Big banks clinging to their legacy payments and IT platforms are continuing to stymie tangible benefits to consumers and business that should already be flowing from transactions running across the New Payments Platform, and the Reserve Bank of Australia is fed up with it.

As has become customary after unwanted periods of institutional slackness, the payments regulator’s cattle prod was once more applied through a public shaming at the ASIC Annual Forum in Sydney.
Major institutions were again warned on Thursday the sharp pressure won't relent over their progress – or the lack of it – in relation to plugging into the NPP bank customers to both receive and send money in real time.
Despite going live in February 2018, the RBA’s head of financial system, Assistant Governor Michele Bullock revealed the central bank and payments system regulator was still “underwhelmed by the progress of some of the major banks.”

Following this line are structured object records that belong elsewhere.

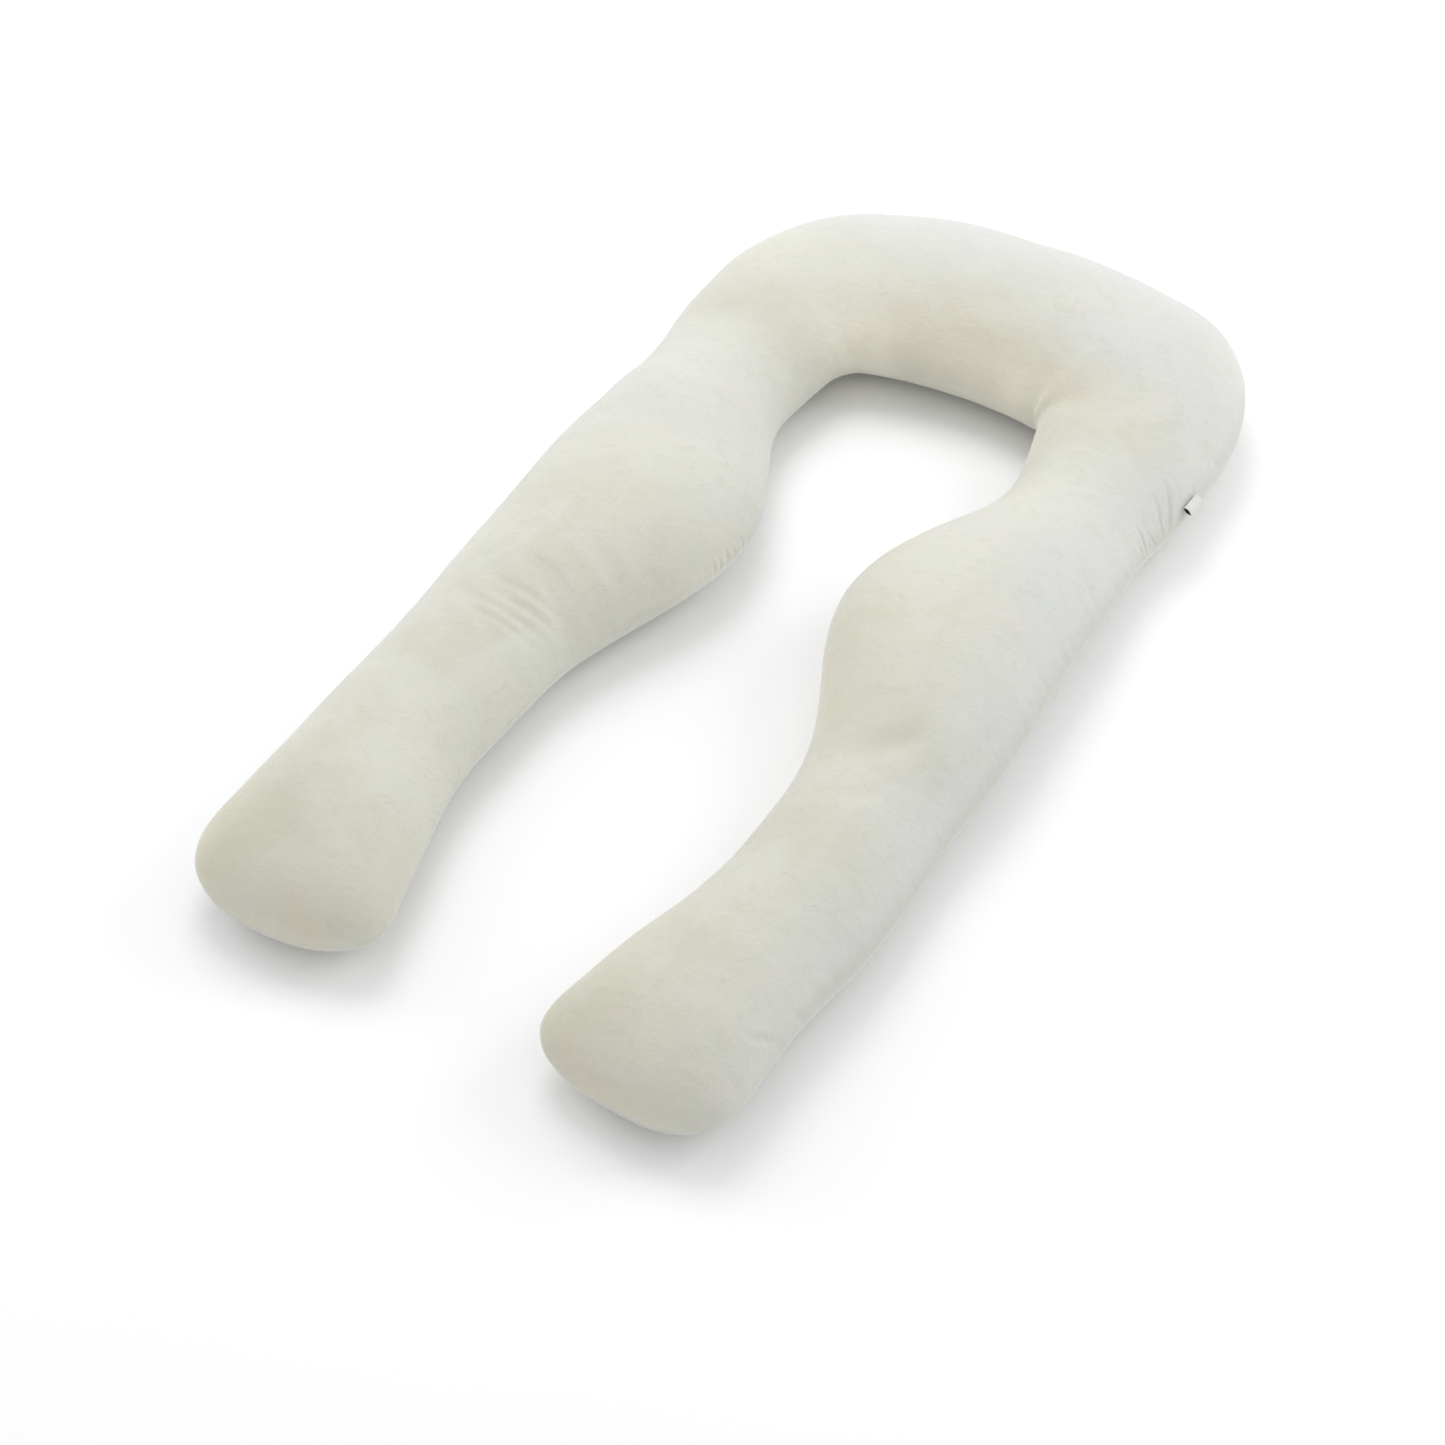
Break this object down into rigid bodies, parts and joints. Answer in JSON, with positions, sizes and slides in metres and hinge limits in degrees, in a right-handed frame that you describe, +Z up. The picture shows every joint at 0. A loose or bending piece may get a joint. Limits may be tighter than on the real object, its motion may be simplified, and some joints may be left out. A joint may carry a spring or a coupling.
{
  "type": "pregnancy pillow",
  "caption": "U-shaped full-body pillow with two waved legs joined by a wide bridge, in a plush cover sewn from two panels.",
  "frame": {"origin": "under the middle of the whole pillow's box, on the surface it lies on", "axes": "+X across the two legs, to the side with the loop label; +Y from the leg ends to the bridge; +Z up"},
  "size_m": [0.7128, 1.3924, 0.1491],
  "materials": {
    "plush_cover": "short brushed plush, ivory",
    "label_tape": "woven satin tape, white"
  },
  "bodies": {
    "root": {"pillow_body": "plush_cover", "loop_label": "label_tape"}
  },
  "joints": []
}
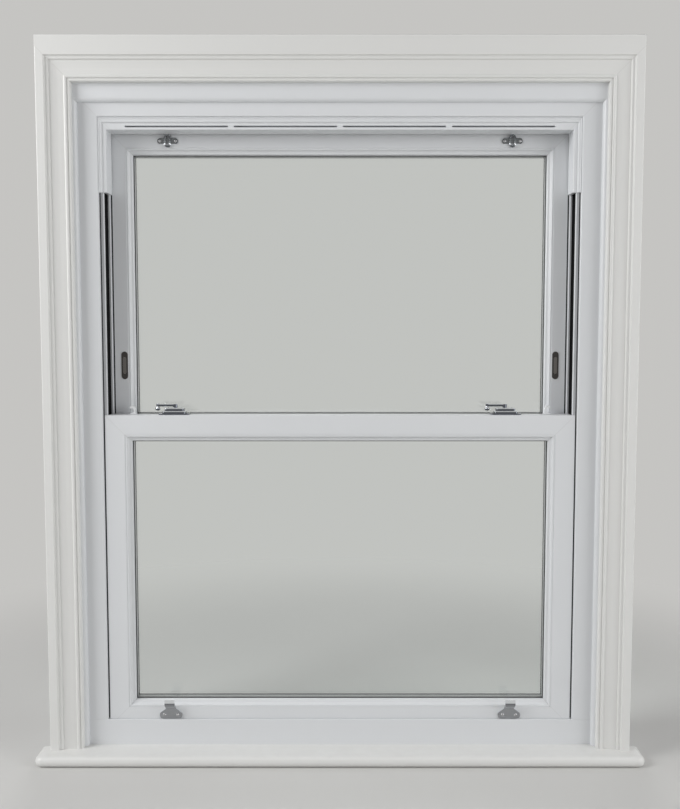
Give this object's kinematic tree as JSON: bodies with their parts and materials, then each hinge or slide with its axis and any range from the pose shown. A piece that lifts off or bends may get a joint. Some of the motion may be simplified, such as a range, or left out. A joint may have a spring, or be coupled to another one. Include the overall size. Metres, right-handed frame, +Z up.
{
  "type": "sash window",
  "caption": "White vertical sliding sash window in its frame, with moulded surround, window board, sliding sashes, hook lifts and cam fasteners.",
  "frame": {"origin": "centre of the footprint, at the undersides of the window board and sub-cill", "axes": "+X to the right seen from the room, +Y outdoors, +Z up"},
  "size_m": [1.23, 0.231, 1.447],
  "materials": {
    "painted_wood": "white satin paint",
    "white_upvc": "smooth white",
    "glass": "clear float glass",
    "spacer": "mill",
    "gasket": "matt black",
    "brush_pile": "dense pile",
    "chrome": "polished",
    "steel": "zinc plated",
    "balance_tube": "smooth",
    "white_nylon": "moulded",
    "brown_plastic": "moulded"
  },
  "bodies": {
    "frame": {"architrave_left": "painted_wood", "architrave_right": "painted_wood", "architrave_head": "painted_wood", "window_board": "painted_wood", "lining_left": "white_upvc", "lining_right": "white_upvc", "lining_head": "white_upvc", "frame_head": "white_upvc", "frame_jamb_left": "white_upvc", "frame_jamb_right": "white_upvc", "frame_cill": "white_upvc", "sub_cill": "white_upvc", "head_vent_trim": "white_upvc", "channel_cover_left": "white_upvc", "channel_cover_right": "white_upvc", "outer_stop_left": "white_upvc", "outer_stop_right": "white_upvc", "pile_seals": "brush_pile", "balance_screws": "steel", "inner_balance_tubes": "balance_tube", "outer_balance_tubes": "balance_tube"},
    "lower_sash": {"lower_stile_left": "white_upvc", "lower_stile_right": "white_upvc", "lower_top_rail": "white_upvc", "lower_bottom_rail": "white_upvc", "lower_glazing_beads": "white_upvc", "lower_glass_panes": "glass", "lower_spacer": "spacer", "lower_glazing_gasket": "gasket", "lower_interlock": "white_upvc", "sash_lift_left": "chrome", "sash_lift_right": "chrome", "fastener_base_left": "chrome", "fastener_base_right": "chrome", "lower_balance_shoes": "white_nylon", "lower_balance_rods": "steel", "lower_sash_screws": "steel"},
    "upper_sash": {"upper_stile_left": "white_upvc", "upper_stile_right": "white_upvc", "upper_top_rail": "white_upvc", "upper_meeting_rail": "white_upvc", "upper_glazing_beads": "white_upvc", "upper_glass_panes": "glass", "upper_spacer": "spacer", "upper_glazing_gasket": "gasket", "upper_interlock": "white_upvc", "pole_eye_left": "chrome", "pole_eye_right": "chrome", "keeper_left": "chrome", "keeper_right": "chrome", "restrictor_plates": "brown_plastic", "upper_balance_shoes": "white_nylon", "upper_balance_rods": "steel", "upper_sash_screws": "steel"},
    "fastener_lever_left": {"fastener_lever_left": "chrome"},
    "fastener_lever_right": {"fastener_lever_right": "chrome"},
    "tilt_latch_left": {"tilt_latch_left": "white_nylon"},
    "tilt_latch_right": {"tilt_latch_right": "white_nylon"},
    "restrictor_bolt_left": {"restrictor_bolt_left": "brown_plastic"},
    "restrictor_bolt_right": {"restrictor_bolt_right": "brown_plastic"}
  },
  "joints": [
    {"name": "lower_sash_slide", "type": "slide", "parent": "frame", "child": "lower_sash", "axis": [0, 0, 1], "range_m": [0, 0.444]},
    {"name": "upper_sash_slide", "type": "slide", "parent": "frame", "child": "upper_sash", "axis": [0, 0, -1], "range_m": [0, 0.444]},
    {"name": "fastener_turn_left", "type": "hinge", "parent": "lower_sash", "child": "fastener_lever_left", "pos_m": [-0.3385, -0.011, 0.712], "axis": [0, 0, -1], "range_deg": [-180, 0]},
    {"name": "fastener_turn_right", "type": "hinge", "parent": "lower_sash", "child": "fastener_lever_right", "pos_m": [0.3385, -0.011, 0.712], "axis": [0, 0, -1], "range_deg": [-180, 0]},
    {"name": "restrictor_slide_left", "type": "slide", "parent": "upper_sash", "child": "restrictor_bolt_left", "axis": [0, 1, 0], "range_m": [-0.012, 0]},
    {"name": "restrictor_slide_right", "type": "slide", "parent": "upper_sash", "child": "restrictor_bolt_right", "axis": [0, 1, 0], "range_m": [-0.012, 0]},
    {"name": "latch_slide_left", "type": "slide", "parent": "lower_sash", "child": "tilt_latch_left", "axis": [1, 0, 0], "range_m": [0, 0.012], "stiffness_N_per_m": 300, "springref_m": -0.004},
    {"name": "latch_slide_right", "type": "slide", "parent": "lower_sash", "child": "tilt_latch_right", "axis": [-1, 0, 0], "range_m": [0, 0.012], "stiffness_N_per_m": 300, "springref_m": -0.004}
  ]
}
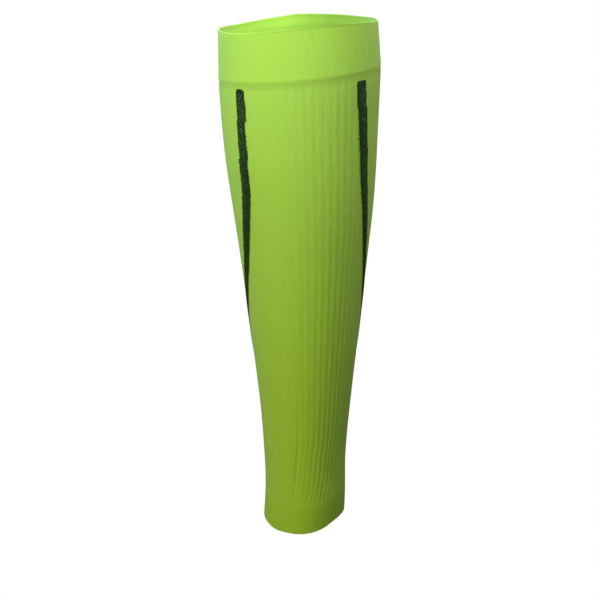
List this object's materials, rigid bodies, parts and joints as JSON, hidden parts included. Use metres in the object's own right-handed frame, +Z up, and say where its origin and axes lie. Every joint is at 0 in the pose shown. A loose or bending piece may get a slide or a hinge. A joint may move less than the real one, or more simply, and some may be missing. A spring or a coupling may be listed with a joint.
{
  "type": "calf compression sleeve",
  "caption": "Tapered knitted sleeve for the calf, in its worn form, with a plain cuff at each end, a ribbed shin panel and contrast stripes down its sides.",
  "frame": {"origin": "on the leg's axis, level with the middle of the top cuff's rim", "axes": "+Z up the leg towards the knee, -Y towards the shin, +X to the right of someone who faces the shin"},
  "size_m": [0.1058, 0.1085, 0.3655],
  "materials": {
    "body_knit": "matt lime-green nylon and elastane knit",
    "cuff_knit": "matt lime-green double-layer welt, finer and smoother than the body",
    "stripe_yarn": "matt dark green-black yarn knitted into the lime"
  },
  "bodies": {
    "root": {"top_cuff": "cuff_knit", "sleeve_body": "body_knit", "stripe_left": "stripe_yarn", "stripe_right": "stripe_yarn", "ankle_cuff": "cuff_knit"}
  },
  "joints": []
}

“Some of them have been much slower to provide their customers with fast payment services,” Bullock said, before taking a swing at the lack of consistency in switching-on different NPP functions and features across their products.
“The majors have all taken different approaches to which functionality they will provide and which customers to bring on first,” Bullock said.
Volumes on the NPP are rising steadily; just not enough. In April the platform ticked over 16 million transactions amounting to $13 billion.
“This is still small relative to the volumes that pass through other retail payment systems,” Bullock said.
Centrelink recipients getting immediate disaster emergency payments have been one success, at least when banks don't hold up money by batching.
The RBA had hoped that at launch, at least some of the demonstrable benefits of the NPP – like instant deposits and transfers between peoples’ accounts rather than waiting two days – could be up and running in a relatively short time.
But because almost every bank is doing things differently, the net result after more than a year of being live is still a long catalogue of half-built or semi-connected services rather than clutch of fully functioning exemplars that are humming and attracting consumers in the process.
Bullock did not hold back in sheeting back the RBA’s disappointment, noting it had taken 4 years to build the NPP to the go-live stage.
“Industry should be aware that the regulator and the public in general will be expecting the payments industry to deliver on the promise of the NPP,” Bullock said, pointing to the need to facilitate “new applications that use the real-time, data-rich functionality.”
There have of course been distractions for banks, and some stiff competition in terms of threat potency from other regulatory areas.
The Banking Royal Commission and related big ticket customer and system compliance remediations have, for the most part, presented a more immediate and pressing problem to throw tech resources at, especially when massive nine digit penalties are being handed out.
At the same time, some banks have conspicuously struggled to just keep their pre-NPP systems running adequately, like the NAB which had a whacking seven Severity 1 outages in just six months.
“We know they have a lot on their plates and they are in the best position to make decisions on what to prioritise. We also know that they have large and complex IT systems,” Bullock said of the major banks before, again, driving home the RBA’s frustration.
“But with some big banks slow to complete NPP related changes to their internal systems, there remain large numbers of customers that do not have a full range of convenient options for initiating fast payments even if their accounts can be reached by incoming fast payments.”
The RBA’s financial system chief also took a thinly veiled shot at institutional tribalism, noting that a feature of networks “is that they involve people working together.”
“In order to get the positive benefits from networks, there needs to be a commonality of interest among participants that are often competitors. When this is done well, it benefits both participants and end-users, and the wider community,” Bullock said.
“Conversely, when some participants don't collaborate, they can make it difficult for everyone else to realise benefits.”
Which is, of course, why the RBA instigated the reforms that became the NPP in the first place.